Modification of the Zeolite ZSM-5 Adsorbent for CO2 Capture

Abstract

The rise in greenhouse gas emissions has significantly raised the average global temperature, intensifying the global warming crisis. Addressing this challenge requires substantial efforts from both academia and industry to deliver impactful mitigation solutions. Thus, the development of efficient materials and processes for mitigating greenhouse gases, particularly carbon dioxide (CO₂), is of great interest.
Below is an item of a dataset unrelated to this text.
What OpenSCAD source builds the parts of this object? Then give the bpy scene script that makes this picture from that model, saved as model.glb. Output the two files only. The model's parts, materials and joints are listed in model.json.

In this study, various zeolite adsorbents were synthesized, including pristine NH₄-ZSM-5, the calcined form H-ZSM-5, and its cation-exchanged variants (Ba-ZSM-5, Mn-ZSM-5, Ni-ZSM-5, and Zn-ZSM-5), and their effectiveness in CO₂ capture was tested at different temperatures. All of the adsorbent materials demonstrated decent CO₂ capacity, with NH₄-ZSM-5 achieving the highest capacity of 1.45 mmol/g at 25 °C and 1 atm under pure CO₂ tests. Although the cation-exchange process slightly reduces the CO₂ capture capacity under dry conditions, it enhanced the CO₂ capacity under humid conditions as compared to the pristine NH₄-ZSM-5 material and also improved CO₂/N₂ selectivity by limiting N₂ uptake. The capacity for CO₂ adsorption declined with increasing temperature, indicating a physisorption-driven interaction mechanism. Additionally, the materials exhibited rapid adsorption kinetics best described by a pseudo-first-order kinetic model. The adsorbents also showed stable capacity over five adsorption–desorption cycles, indicative of the robustness of the material. Furthermore, unary CO₂ and H₂O adsorption isotherms, coadsorption uptake of CO₂ in the presence of humidity, and CO₂ breakthrough experiments under humid conditions relevant to postcombustion CO₂ capture scenario were also carried out. X-ray diffraction, Brunauer–Emmett–Teller (BET) surface area analysis, and scanning electron microscopy-energy dispersive X-ray spectroscopy techniques were employed to examine the physicochemical characteristics of the materials. Thus, the development of an efficient CO₂ adsorbent with high uptake, rapid kinetics, high selectivity, and excellent thermal stability applying the realistic condition is of paramount importance for future CO₂ capture applications.